The IRL's announcement of its new car project gives Kanaan confidence for the future. "I think for the first time after this announcement about the car of 2011, we're in the best shape strategically that we have been for a long time," he remarked. "With a big company like Honda behind us, if we don't make it this time, we'll never make it.

"Now, everybody is breathing a little easier. Before, it was a big competition between us and CART. Now they've gone and are doing their own thing. No disrepect to them, but I think we are doing a better job in some ways although they do a better job in some other ways. I still think we should be just one group but right now we have time to breath and to think clearly until 2011. I think the future looks brighter than it did four years ago."

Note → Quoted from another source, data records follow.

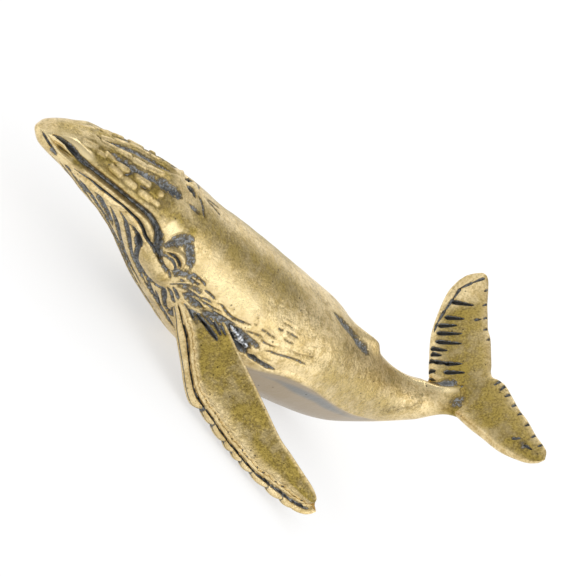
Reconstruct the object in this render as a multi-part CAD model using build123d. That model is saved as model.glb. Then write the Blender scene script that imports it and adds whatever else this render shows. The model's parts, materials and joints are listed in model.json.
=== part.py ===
from build123d import *
import os
from math import cos, degrees, pi, radians, sin

os.makedirs("parts", exist_ok=True)

# Frame: the whale swims towards -X, its left side faces -Y, and it stands on the plane Z = 0.
# Millimetres throughout. Lengths are named here, and the tables further down are shares of them.

# Body casting
nose_x = -46.66
body_length = 88.8
body_width = 19.74
back_height = 19.4
belly_ground = 0.35

# Lines carved in the wax of the body: mouth slit, groove below the lip, throat pleats
mouth_wire = 0.9
mouth_sink = 0.05
lip_wire = 0.5
pleat_wire = 0.45

# Forms raised on the head
eye_bead = 1.8
eye_rise = 0.3
knob_size = 1.3
knob_rise = 0.22
guard_length = 5.4
guard_width = 3.4
guard_height = 0.45
guard_root = 0.8
blowhole_length = 1.3
blowhole_width = 0.4
blowhole_depth = 0.9
blowhole_spacing = 1.5

# Dorsal fin
fin_length = 9.5
fin_width = 2.6
fin_height = 1.5
fin_root = 1.6

# Flippers, each cast with a round tenon
flipper_span = 32.9
flipper_chord = 8.4
flipper_edge = 2.8
flipper_trailing = 1.0
flipper_knob = 1.5
tenon_diameter = 2.2
tenon_length = 4.0
tenon_root = 0.6
tenon_clearance = 0.1

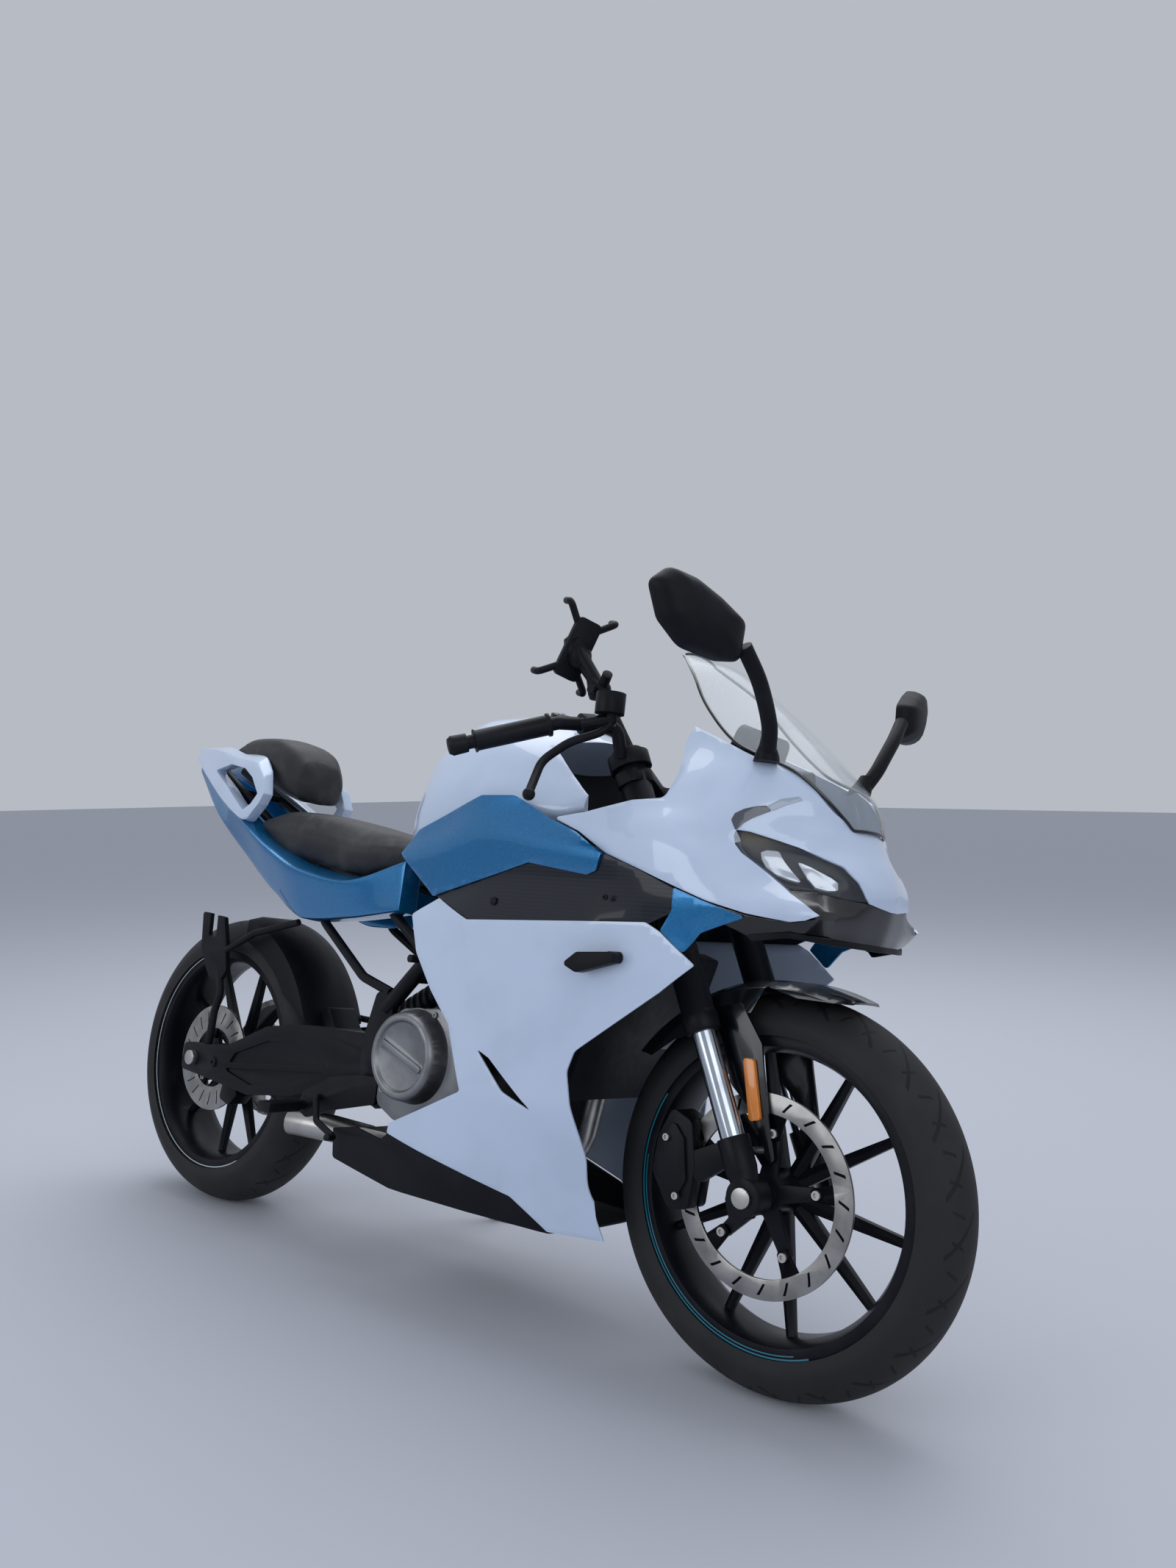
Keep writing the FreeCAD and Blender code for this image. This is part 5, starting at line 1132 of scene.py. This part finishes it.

After years of technical stagnation and the dreaded arrival of spec-car racing throughout the sport, it's exciting to think that we may be on the brink of a revival of innovation and technical variety. Stewart Reed and his students at the Art Center College in Pasadena bear a great responsibility for making this happen. They carry on their shoulders the hopes of many people who desperately want to see a flagging sport heartily revived.